In August 2010, Westly was appointed to a high-powered advisory board to Energy Secretary Steven Chu. Before that appointment, four companies in the Westly Group portfolio secured more than a half billion dollars in DOE support. Last month -- as Westly continued to raise money for Obama and advise Chu -- a fifth firm secured DOE backing. Energy Department officials said the loans and grants were awarded on merit.
In the emails, Westly's warnings about the political risks of visiting Solyndra are countered by other considerations.
One White House staffer writes: "POTUS [the President] could meet with workers/make remarks at the new building site, which is very construction/new jobs heavy. 400+ union labor workers in hard hats using heavy machinery both indoors and outdoors."
At the same time, a July 21 e-mail from Solyndra's representatives at the Glover Park Group to staff at the White House Office of Communications pushes a positive message about the company, under the heading "Solyndra Messages," touting the company's "strong future," "growth market," and emphasizing the benefits of solar panels being "Made in the USA."
Ultimately, the White House decided to go ahead with the factory visit.
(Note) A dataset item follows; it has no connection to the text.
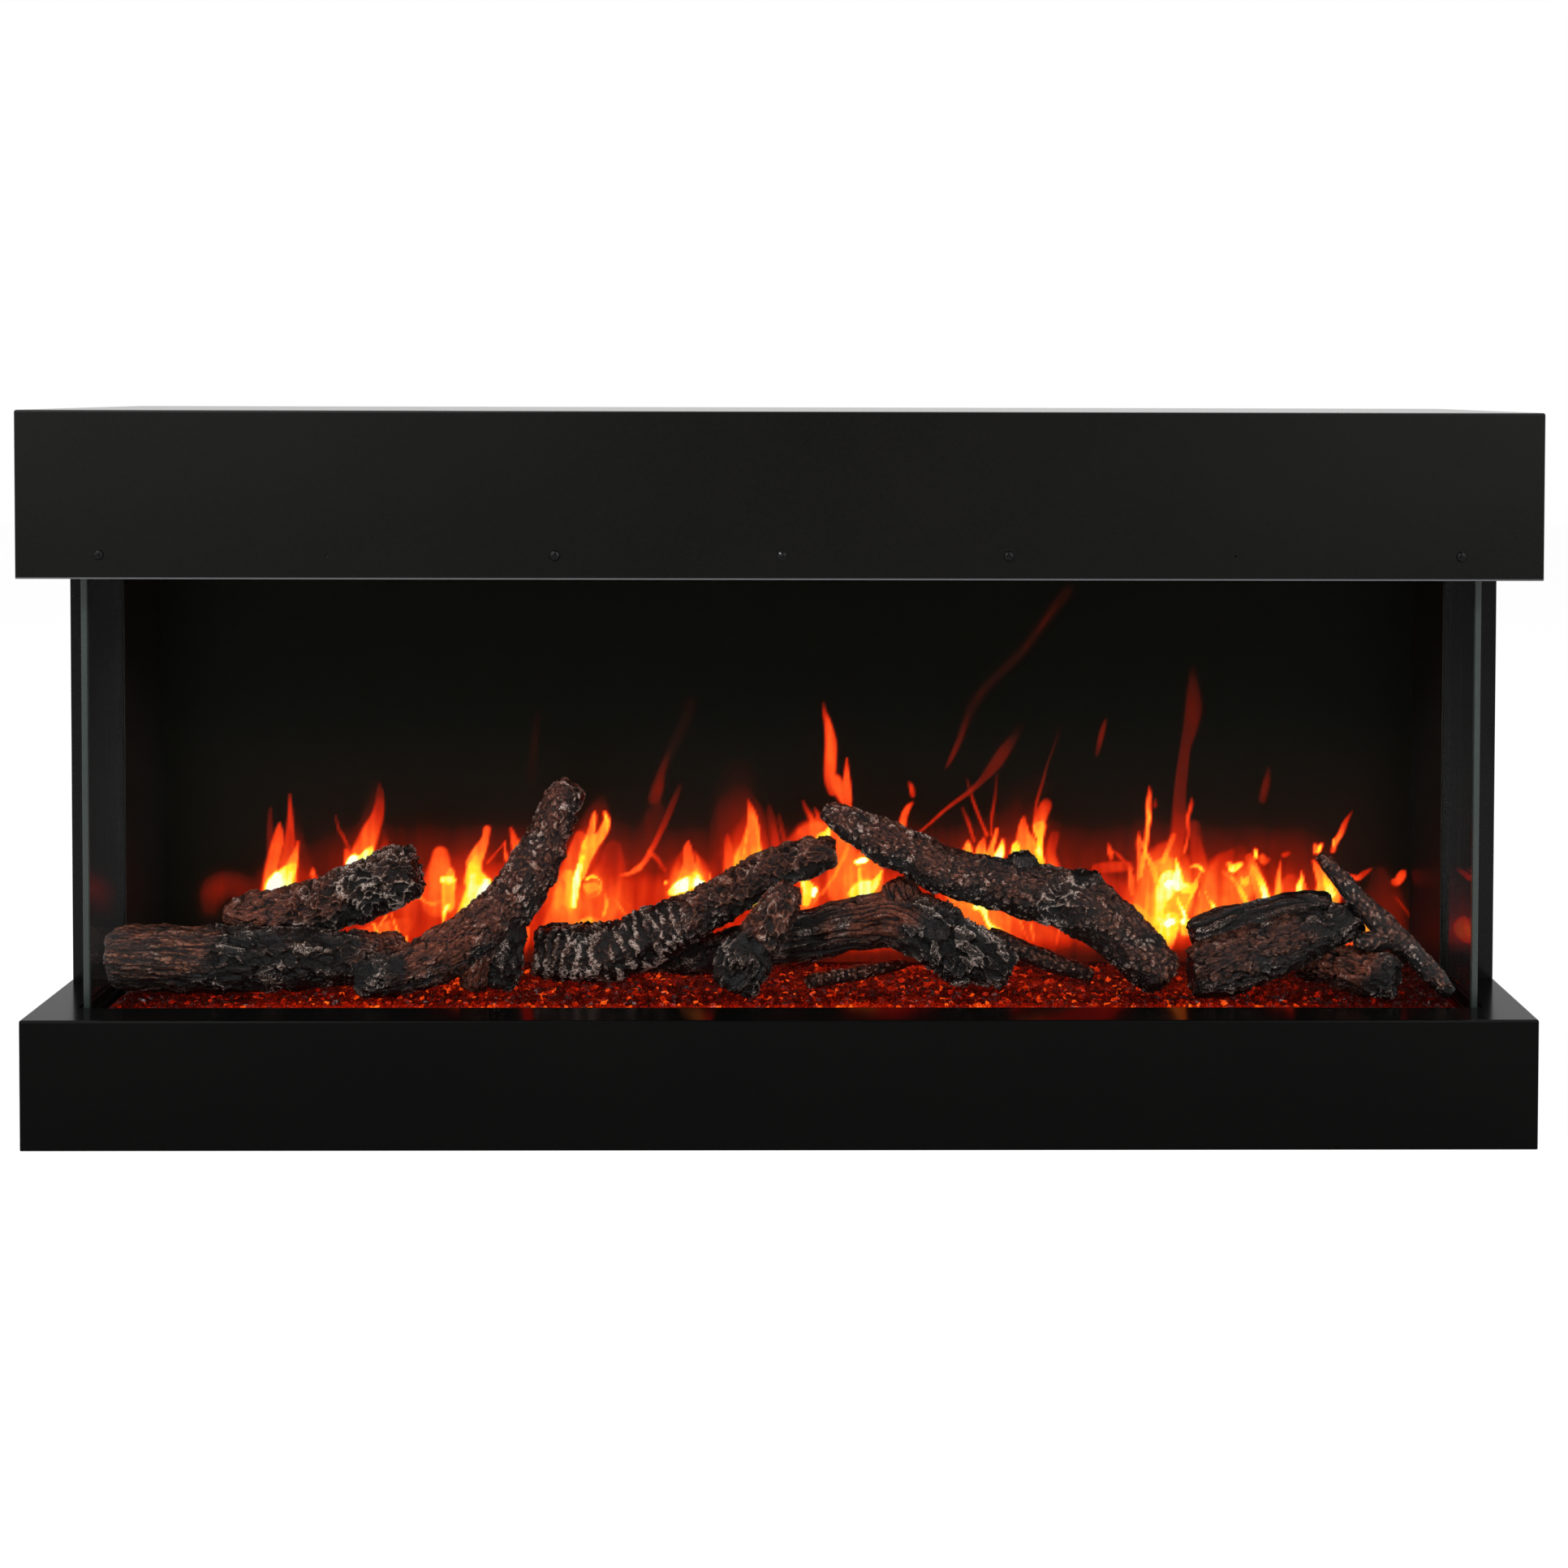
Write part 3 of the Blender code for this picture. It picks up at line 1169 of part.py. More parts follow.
def blower_drive(heater):
    """The rubber-mounted bearing on the left plate and the shaded-pole motor on the right one."""
    end = IMPELLER_HALF_LENGTH + SCROLL_GAP
    place = {"setback": BLOWER_SETBACK, "z": blower_height()}
    ring = tube(BEARING_RADIUS, IMPELLER_SHAFT_RADIUS + SHAFT_CLEARANCE, BEARING_LENGTH, "X")
    smooth(add("blower_bearing", moved(ring, x=-BEARING_LENGTH / 2), bearing_rubber(), heater,
               x=-end - FIT - SHEET / 2, **place))
    start = end + 2 * FIT + SHEET
    stack = moved(block(MOTOR_WIDTH, MOTOR_STACK, MOTOR_STACK), x=MOTOR_WIDTH / 2,
                  y=-MOTOR_STACK / 2, z=-MOTOR_STACK / 2)
    piece = add("blower_motor", bevelled(stack, MOTOR_ARRIS), motor_steel(), heater, x=start, **place)
    coil = moved(rod(MOTOR_COIL_RADIUS, MOTOR_COIL_LENGTH, "X", 16),
                 x=(MOTOR_WIDTH - MOTOR_COIL_LENGTH) / 2,
                 y=MOTOR_STACK / 2 + MOTOR_COIL_RADIUS / 2)
    combine(piece, guide("motor_coil", coil, heater, x=start, **place), "UNION")
    bore = moved(rod(IMPELLER_SHAFT_RADIUS + SHAFT_CLEARANCE, MOTOR_WIDTH, "X", 12), x=-OVERRUN)
    return cut(piece, bore, x=start, **place)


def heating_element(heater):
    """A folded resistance ribbon that fills the duct above the outlet."""
    half = IMPELLER_HALF_LENGTH + SCROLL_GAP - HEATER_MARGIN
    front = OUTLET_FRONT + HEATER_MARGIN
    back = OUTLET_BACK - HEATER_MARGIN
    folds = []
    for step in range(HEATER_FOLDS + 1):
        folds.append((half * (2 * step / HEATER_FOLDS - 1), front if step % 2 else back))
    ribbon = extrusion(sheet_outline(folds, HEATER_RIBBON), "Z", HEATER_HEIGHT)
    return add("heating_element", ribbon, resistance_alloy(), heater,
               z=SOFFIT_TOP + HEATER_RISE + HEATER_HEIGHT / 2)


def thermal_cutout(heater):
    """A small round cut-out on the back of the duct."""
    button = rod(CUTOUT_RADIUS, CUTOUT_LENGTH, "Y", 16)
    height = SOFFIT_TOP + FIT + TONGUE_UPRIGHT / 2
    return smooth(add("thermal_cutout", button, black_nylon(), heater, x=IMPELLER_HALF_LENGTH / 2,
                      setback=OUTLET_BACK + SHEET + FIT + CUTOUT_LENGTH, z=height))


def outlet_grille(heater):
    """A slotted plate over the outlet in the soffit."""
    depth = OUTLET_BACK - OUTLET_FRONT - 2 * FIT
    width = 2 * (IMPELLER_HALF_LENGTH + SCROLL_GAP - FIT)
    piece = add("outlet_grille", block(width, depth, GRILLE_THICKNESS), powder_coat(), heater,
                setback=OUTLET_FRONT + FIT, z=SOFFIT_TOP + FIT)
    pitch = (width - GRILLE_BAR) / GRILLE_SLOTS
    slots = []
    for index in range(GRILLE_SLOTS):
        slot = block(pitch - GRILLE_BAR, depth - 4 * GRILLE_LAP, 2 * OVERRUN)
        slots.append(moved(slot, x=(index - (GRILLE_SLOTS - 1) / 2) * pitch))
    return cut(piece, gathered(slots), setback=OUTLET_FRONT + FIT + 2 * GRILLE_LAP,
               z=SOFFIT_TOP - OVERRUN / 2)


# Electrics


def control_board(hood):
    """The circuit board with its relays and filter parts, on the four posts that are riveted in it."""
    low = SOFFIT_TOP + FIT
    place = {"x": BOARD_X, "setback": BOARD_SETBACK + BOARD_DEPTH / 2}
    bottom = low + STANDOFF_HEIGHT
    plate = moved(block(BOARD_WIDTH, BOARD_DEPTH, BOARD_THICKNESS), y=-BOARD_DEPTH / 2)
    piece = add("control_board", plate, board_laminate(), hood, z=bottom, **place)
    posts = []
    for x_side in (-1.0, 1.0):
        for y_side in (-1.0, 1.0):
            post = rod(STANDOFF_RADIUS, STANDOFF_HEIGHT + BOARD_THICKNESS / 2, "Z", 8)
            posts.append(moved(post, x=x_side * (BOARD_WIDTH / 2 - STANDOFF_INSET),
                               y=y_side * (BOARD_DEPTH / 2 - STANDOFF_INSET)))
    combine(piece, guide("board_posts", gathered(posts), hood, z=low, **place), "UNION")
    parts = []
    for x, y, wide, deep in RELAY_SHARES:
        part = block(BOARD_WIDTH * wide, BOARD_DEPTH * deep, RELAY_HEIGHT)
        parts.append(moved(part, x=BOARD_WIDTH * x, y=BOARD_DEPTH * y))
    relays = guide("board_parts", gathered(parts), hood, z=bottom + BOARD_THICKNESS / 2, **place)
    return combine(piece, relays, "UNION")


def power_supply(hood):
    """The closed metal case of the lamp supply."""
    case = bevelled(block(SUPPLY_WIDTH, SUPPLY_DEPTH, SUPPLY_HEIGHT), SUPPLY_ARRIS)
    return add("power_supply", case, aluminium_sheet(), hood, x=SUPPLY_X, setback=BOARD_SETBACK,
               z=SOFFIT_TOP + FIT)


def supply_entry(cabinet):
    """The gland in the back cover and the terminal box behind it."""
    box = bevelled(block(TERMINAL_WIDTH, TERMINAL_DEPTH, TERMINAL_HEIGHT), SUPPLY_ARRIS)
    inner_face = DEPTH - SHEET - GLAND_FLANGE - FIT
    add("terminal_box", box, black_nylon(), cabinet, x=GLAND_X, setback=inner_face - FIT - TERMINAL_DEPTH,
        z=PAN_TOP + FIT)
    inside, outside = DEPTH - inner_face, GLAND_RIM
    rim = GLAND_RADIUS + GLAND_FLANGE
    profile = [
        (GLAND_BORE, -outside), (rim, -outside), (rim, -FIT),
        (GLAND_RADIUS, -FIT), (GLAND_RADIUS, inside), (GLAND_BORE, inside), (GLAND_BORE, -outside),
    ]
    smooth(add("supply_gland", lathed(profile, "Y", 20), black_nylon(), cabinet, x=GLAND_X,
               setback=DEPTH, z=GLAND_RISE))


def rocker_half_length():
    """Half the length of the rocker inside its body."""
    return SWITCH_LENGTH / 2 - SWITCH_WALL - ROCKER_CLEARANCE


def power_switch(hood):
    """The rocker switch in the soffit: its body, and the rocker that tips on a pin in it."""
    place = {"x": SWITCH_X, "setback": SWITCH_SETBACK}
    top = SOFFIT_BOTTOM - FIT
    rim = moved(block(SWITCH_LENGTH, SWITCH_DEPTH, SWITCH_RIM), y=-SWITCH_DEPTH / 2, z=-SWITCH_RIM)
    body = add("switch_body", rim, black_nylon(), hood, z=top, **place)
    depth = SWITCH_DEPTH - 2 * SWITCH_RIM
    barrel = moved(block(SWITCH_LENGTH - 2 * SWITCH_RIM, depth, SWITCH_BODY_HEIGHT + SWITCH_RIM),
                   y=-depth / 2, z=-SWITCH_RIM / 2)
    combine(body, guide("switch_barrel", barrel, hood, z=top, **place), "UNION")
    well_depth = SWITCH_DEPTH - 2 * SWITCH_WALL
    well = moved(block(SWITCH_LENGTH - 2 * SWITCH_WALL, well_depth, SWITCH_BODY_HEIGHT / 2 + OVERRUN),
                 y=-well_depth / 2, z=-OVERRUN)
    cut(body, well, z=top, **place)
    half = rocker_half_length()
    crown = half * math.tan(ROCKER_TILT)
    outline = [
        (-half, -ROCKER_RISE - crown), (0.0, -ROCKER_RISE), (half, -ROCKER_RISE - crown),
        (half, ROCKER_THICKNESS - ROCKER_RISE), (-half, ROCKER_THICKNESS - ROCKER_RISE),
    ]
    rocker = turned(extrusion(outline, "Y", well_depth - 2 * FIT), ROCKER_TILT, "Y")
    return add("power_rocker", rocker, black_nylon(), hood, z=top + ROCKER_PIVOT, **place)


# Fasteners


def domed_screw():
    """A button-head screw along Y: its head in front of the origin plane, its shank behind."""
    arc = [(SCREW_HEAD_RADIUS * math.cos(angle), SCREW_HEAD_HEIGHT * math.sin(angle))
           for angle in (math.radians(step) for step in (90.0, 60.0, 30.0, 0.0))]
    arc[0] = (0.0, SCREW_HEAD_HEIGHT)
    profile = arc + [(SCREW_SHANK_RADIUS, 0.0), (SCREW_SHANK_RADIUS, -SCREW_LENGTH), (0.0, -SCREW_LENGTH)]
    return lathed(profile, "Y", 12)


def fasteners(cabinet):
    """The fascia's four screws and the open rivet at its middle."""
    height = HOOD_BOTTOM + FASCIA_SCREW_HEIGHT
    for number, x in enumerate(fascia_places()[::2], start=1):
        smooth(add("fascia_screw_%d" % number, domed_screw(), black_oxide(), cabinet,
                   x=x, setback=-FIT, z=height))
    shank = RIVET_BORE_RADIUS
    profile = [
        (shank / 2, -SCREW_LENGTH / 2), (shank / 2, RIVET_HEAD_HEIGHT), (shank, RIVET_HEAD_HEIGHT),
        (RIVET_HEAD_RADIUS, RIVET_HEAD_HEIGHT / 3), (RIVET_HEAD_RADIUS, 0.0), (shank - FIT / 2, 0.0),
        (shank - FIT / 2, -SCREW_LENGTH / 2), (shank / 2, -SCREW_LENGTH / 2),
    ]
    smooth(add("fascia_rivet", lathed(profile, "Y", 16), black_oxide(), cabinet, setback=-FIT, z=height))


def build():
    """The whole fireplace."""
    clear_scene()
    root = group("fireplace")
    cabinet = group("cabinet", root)
    firebox = group("firebox", root)
    logs = group("log_set", root)
    drive = group("flame_drive", root)
    hood = group("hood", root)
    base_shell(cabinet)
    base_pan(cabinet)
    hood_shell(cabinet)
    soffit_plate(cabinet)
    for name, side in SIDE_SHARES.items():
        column(cabinet, name, side)
        recess_panel(cabinet, name, side)
    back_cover(cabinet)
    lower_glass_channel(firebox)
    upper_glass_channel(firebox)
    glass_box(firebox)
    chamber_floor(firebox)
    flame_screen(firebox)
    bed = [ember_tray(firebox), ember_media(firebox)]
    log_set(logs, bed)
    ember_light(firebox)
    flame_light(drive)
    flicker_rod(drive)
    flicker_drive(drive)
    flame_stencil(drive)
    blower_housing(hood)
    impeller(hood)
    blower_drive(hood)
    heating_element(hood)
    thermal_cutout(hood)
    outlet_grille(hood)
    control_board(hood)
    power_supply(hood)
    supply_entry(cabinet)
    power_switch(hood)
    fasteners(cabinet)


build()
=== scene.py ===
# %% [markdown]
# # A three-sided electric fireplace
# A black steel cabinet stands open at the front and at both sides, behind panes of clear glass.
# Inside lie cast resin logs on a bed of crushed glass that glows from below, and a smoked screen
# behind them shows a moving picture of flames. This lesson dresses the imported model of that
# fireplace: it keeps the sheet metal, gives every part a finish, and builds new logs, chips of
# glass, panes and flames on top of it.
#
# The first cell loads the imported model. Everything is in metres, with the front facing -Y.
# Blender's noise takes its seed from the clock unless it is given one, so it is given one here,
# and every run makes the same logs.

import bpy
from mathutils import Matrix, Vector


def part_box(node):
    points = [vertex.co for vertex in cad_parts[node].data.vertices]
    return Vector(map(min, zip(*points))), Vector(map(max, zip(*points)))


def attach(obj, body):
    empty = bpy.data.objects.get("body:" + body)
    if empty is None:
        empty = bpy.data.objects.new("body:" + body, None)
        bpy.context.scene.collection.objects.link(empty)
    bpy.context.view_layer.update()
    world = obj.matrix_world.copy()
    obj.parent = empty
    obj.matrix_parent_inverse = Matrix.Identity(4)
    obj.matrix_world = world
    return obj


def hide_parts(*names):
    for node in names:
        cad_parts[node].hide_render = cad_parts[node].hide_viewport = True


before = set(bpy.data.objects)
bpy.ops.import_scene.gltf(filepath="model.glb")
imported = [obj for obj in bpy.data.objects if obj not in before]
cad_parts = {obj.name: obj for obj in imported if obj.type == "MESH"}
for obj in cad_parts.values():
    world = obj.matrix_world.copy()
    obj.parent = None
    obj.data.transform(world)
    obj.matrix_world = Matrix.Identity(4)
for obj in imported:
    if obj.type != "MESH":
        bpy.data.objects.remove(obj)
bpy.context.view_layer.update()  # bodies, nodes, joints, record

import math
import random

import bmesh
import bpy
import numpy as np
from mathutils import Matrix, Vector, noise

MM = 0.001
SEED = 7
noise.seed_set(SEED)

# %% [markdown]
# ## Colours and nodes
# Colours are written the way a picture editor shows them, as sRGB hex values, and Blender wants
# linear light, so one function turns them round. A second function adds any shader node with its
# settings and its links, which keeps each material down to the few lines that say what it is.
# A link may name a socket, or a node, which then gives its first output.

# %% Small helpers for materials
def tone(hex_colour):
    """A linear RGBA colour from an sRGB hex value such as "1c1b1a"."""
    parts = [int(hex_colour[i:i + 2], 16) / 255 for i in (0, 2, 4)]
    linear = [c / 12.92 if c <= 0.04045 else ((c + 0.055) / 1.055) ** 2.4 for c in parts]
    return (*linear, 1.0)


def link(tree, node, links):
    """Links sockets or nodes to a node's inputs, each named by its socket."""
    for name, source in links.items():
        socket = source if isinstance(source, bpy.types.NodeSocket) else source.outputs[0]
        tree.links.new(socket, node.inputs[name])


def add(tree, kind, settings=None, links=None):
    """A shader node with its settings, colour stops and links, each named by its socket."""
    node = tree.nodes.new("ShaderNode" + kind)
    for name, value in (settings or {}).items():
        if name == "stops":
            ramp = node.color_ramp.elements
            for stop, (place, colour) in zip(ramp, (value[0], value[-1])):
                stop.position, stop.color = place, tone(colour)
            for place, colour in value[1:-1]:
                ramp.new(place).color = tone(colour)
        elif isinstance(name, str) and hasattr(node, name):
            setattr(node, name, value)
        else:
            node.inputs[name].default_value = value
    link(tree, node, links or {})
    return node


def new_finish(name, **sockets):
    """A material with a Principled shader whose plain values are set on its own sockets."""
    material = bpy.data.materials.new(name)
    material.use_nodes = True
    tree = material.node_tree
    shader = tree.nodes["Principled BSDF"]
    for socket, value in sockets.items():
        shader.inputs[socket.replace("_", " ")].default_value = value
    where = add(tree, "TexCoord").outputs["Object"]
    return material, tree, shader, where


def mesh_piece(name, shape, *finishes):
    """A mesh object at the origin made from a bmesh, with its finishes in order."""
    mesh = bpy.data.meshes.new(name)
    shape.to_mesh(mesh)
    shape.free()
    piece = bpy.data.objects.new(name, mesh)
    bpy.context.collection.objects.link(piece)
    for finish in finishes:
        mesh.materials.append(finish)
    return piece


# %% [markdown]
# ## Camera, floor and light
# The photograph was taken straight on from about two metres, a little above the top of the
# cabinet, so the lens looks almost level and its picture is shifted up to keep the verticals
# parallel. The camera repeats that. The floor and the world are white to the eye and in
# reflections, while the light that they give is kept plain, so the black paint stays black.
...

Ron Klain, then the chief of staff to Vice President Biden, wrote in an email that everyone involved understood there were going to be risks whenever fledgling companies like Solyndra were involved.
"Sounds like there are some risk factors here – but that's true of any innovative company that POTUS would visit. It looks like it is OK to me, but if you feel otherwise, let me know."
An unnamed Energy Department official throws in support for the visit, telling the White House, "the company should be strong going into the fall with their new facilities on line."Another Department of Energy official wrote: "Bottom line is that we believe the company is okay in the medium term, but will need some help of one kind or another down the road."
But OMB analysts remained skeptical. One official wrote darkly of the president's plans to appear before Solyndra workers on the factory floor in California: "Hope doesn't default before then."